*SHORT PROBLEM*: Start at the line containing "imported = [obj" and stop at the line containing "SENSOR_MM = 36.0"; copy those lines exactly, both ends included, and no others.

*ENTRIES*:
-------
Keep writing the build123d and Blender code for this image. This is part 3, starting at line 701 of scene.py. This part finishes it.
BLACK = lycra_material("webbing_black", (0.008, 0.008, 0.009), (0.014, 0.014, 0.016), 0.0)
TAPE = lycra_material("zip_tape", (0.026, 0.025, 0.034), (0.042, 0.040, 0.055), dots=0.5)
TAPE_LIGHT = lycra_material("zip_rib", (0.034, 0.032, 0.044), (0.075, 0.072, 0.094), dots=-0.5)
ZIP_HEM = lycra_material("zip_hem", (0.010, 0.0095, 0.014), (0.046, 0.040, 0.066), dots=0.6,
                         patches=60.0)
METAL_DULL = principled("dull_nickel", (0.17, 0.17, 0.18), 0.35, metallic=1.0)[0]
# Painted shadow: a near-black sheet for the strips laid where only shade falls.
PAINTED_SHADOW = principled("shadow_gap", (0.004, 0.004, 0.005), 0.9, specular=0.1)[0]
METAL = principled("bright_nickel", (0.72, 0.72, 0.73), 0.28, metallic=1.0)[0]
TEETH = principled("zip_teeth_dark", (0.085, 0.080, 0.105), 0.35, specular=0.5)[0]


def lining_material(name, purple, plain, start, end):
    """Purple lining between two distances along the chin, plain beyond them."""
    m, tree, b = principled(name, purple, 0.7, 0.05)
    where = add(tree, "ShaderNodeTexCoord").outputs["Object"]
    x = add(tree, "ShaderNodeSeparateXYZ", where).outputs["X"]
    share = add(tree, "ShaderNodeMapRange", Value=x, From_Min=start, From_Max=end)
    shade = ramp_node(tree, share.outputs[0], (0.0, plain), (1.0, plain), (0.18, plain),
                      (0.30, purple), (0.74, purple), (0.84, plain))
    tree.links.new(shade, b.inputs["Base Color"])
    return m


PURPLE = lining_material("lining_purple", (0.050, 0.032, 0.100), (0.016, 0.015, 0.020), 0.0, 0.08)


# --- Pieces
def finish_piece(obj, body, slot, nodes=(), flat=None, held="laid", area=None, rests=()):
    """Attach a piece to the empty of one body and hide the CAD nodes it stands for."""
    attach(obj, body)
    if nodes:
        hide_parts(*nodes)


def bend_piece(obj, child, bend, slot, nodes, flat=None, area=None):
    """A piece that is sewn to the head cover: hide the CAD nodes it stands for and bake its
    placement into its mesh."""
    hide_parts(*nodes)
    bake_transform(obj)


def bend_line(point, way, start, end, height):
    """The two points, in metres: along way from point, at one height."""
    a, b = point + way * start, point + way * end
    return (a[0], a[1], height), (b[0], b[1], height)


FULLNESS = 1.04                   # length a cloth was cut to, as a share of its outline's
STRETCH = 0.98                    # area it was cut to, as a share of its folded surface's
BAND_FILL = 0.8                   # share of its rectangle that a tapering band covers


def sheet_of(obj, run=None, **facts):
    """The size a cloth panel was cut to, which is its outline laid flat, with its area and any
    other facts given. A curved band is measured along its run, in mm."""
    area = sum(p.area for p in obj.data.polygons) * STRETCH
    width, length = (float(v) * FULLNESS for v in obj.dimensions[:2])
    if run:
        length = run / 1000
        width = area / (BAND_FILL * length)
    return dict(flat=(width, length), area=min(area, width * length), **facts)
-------
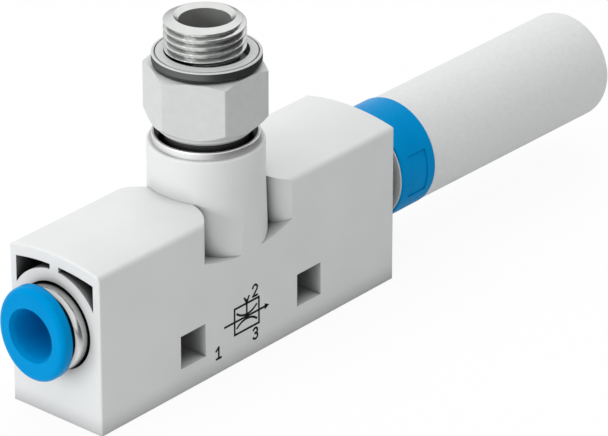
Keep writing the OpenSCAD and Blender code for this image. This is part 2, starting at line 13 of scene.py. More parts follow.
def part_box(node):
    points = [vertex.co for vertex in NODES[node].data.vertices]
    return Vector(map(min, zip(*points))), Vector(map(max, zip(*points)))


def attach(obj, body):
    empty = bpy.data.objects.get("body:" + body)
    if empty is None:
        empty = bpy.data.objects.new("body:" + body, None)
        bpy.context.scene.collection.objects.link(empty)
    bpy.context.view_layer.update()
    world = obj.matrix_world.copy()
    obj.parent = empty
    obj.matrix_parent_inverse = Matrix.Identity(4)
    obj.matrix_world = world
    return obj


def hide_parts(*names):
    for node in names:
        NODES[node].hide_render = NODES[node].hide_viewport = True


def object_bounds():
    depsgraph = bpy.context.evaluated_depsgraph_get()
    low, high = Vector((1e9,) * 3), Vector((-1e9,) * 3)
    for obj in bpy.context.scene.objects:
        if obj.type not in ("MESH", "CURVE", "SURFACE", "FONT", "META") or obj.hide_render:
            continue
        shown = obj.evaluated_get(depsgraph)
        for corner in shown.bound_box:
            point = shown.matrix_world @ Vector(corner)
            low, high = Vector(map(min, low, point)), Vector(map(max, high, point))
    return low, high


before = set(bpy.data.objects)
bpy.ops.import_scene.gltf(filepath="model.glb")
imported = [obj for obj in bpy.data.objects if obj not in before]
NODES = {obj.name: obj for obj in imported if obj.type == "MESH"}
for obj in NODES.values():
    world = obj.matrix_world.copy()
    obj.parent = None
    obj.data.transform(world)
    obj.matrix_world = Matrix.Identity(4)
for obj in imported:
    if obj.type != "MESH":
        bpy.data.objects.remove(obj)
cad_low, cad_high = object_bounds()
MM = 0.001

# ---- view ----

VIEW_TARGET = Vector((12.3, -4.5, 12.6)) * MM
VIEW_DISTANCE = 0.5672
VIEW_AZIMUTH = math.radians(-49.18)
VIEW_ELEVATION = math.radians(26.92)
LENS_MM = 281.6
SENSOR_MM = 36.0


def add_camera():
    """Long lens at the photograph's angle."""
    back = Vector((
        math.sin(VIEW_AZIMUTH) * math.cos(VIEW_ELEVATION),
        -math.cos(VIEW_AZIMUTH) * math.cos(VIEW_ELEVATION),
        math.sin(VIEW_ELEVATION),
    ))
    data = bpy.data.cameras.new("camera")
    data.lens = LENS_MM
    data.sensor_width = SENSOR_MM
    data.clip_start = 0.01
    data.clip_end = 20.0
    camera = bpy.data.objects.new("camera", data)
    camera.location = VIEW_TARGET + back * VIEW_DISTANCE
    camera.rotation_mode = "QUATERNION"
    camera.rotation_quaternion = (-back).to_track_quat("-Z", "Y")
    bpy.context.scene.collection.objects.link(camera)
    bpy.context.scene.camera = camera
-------
*RESULT FOR THIS EXERCISE*:
imported = [obj for obj in bpy.data.objects if obj not in before]
NODES = {obj.name: obj for obj in imported if obj.type == "MESH"}
for obj in NODES.values():
    world = obj.matrix_world.copy()
    obj.parent = None
    obj.data.transform(world)
    obj.matrix_world = Matrix.Identity(4)
for obj in imported:
    if obj.type != "MESH":
        bpy.data.objects.remove(obj)
cad_low, cad_high = object_bounds()
MM = 0.001

# ---- view ----

VIEW_TARGET = Vector((12.3, -4.5, 12.6)) * MM
VIEW_DISTANCE = 0.5672
VIEW_AZIMUTH = math.radians(-49.18)
VIEW_ELEVATION = math.radians(26.92)
LENS_MM = 281.6
SENSOR_MM = 36.0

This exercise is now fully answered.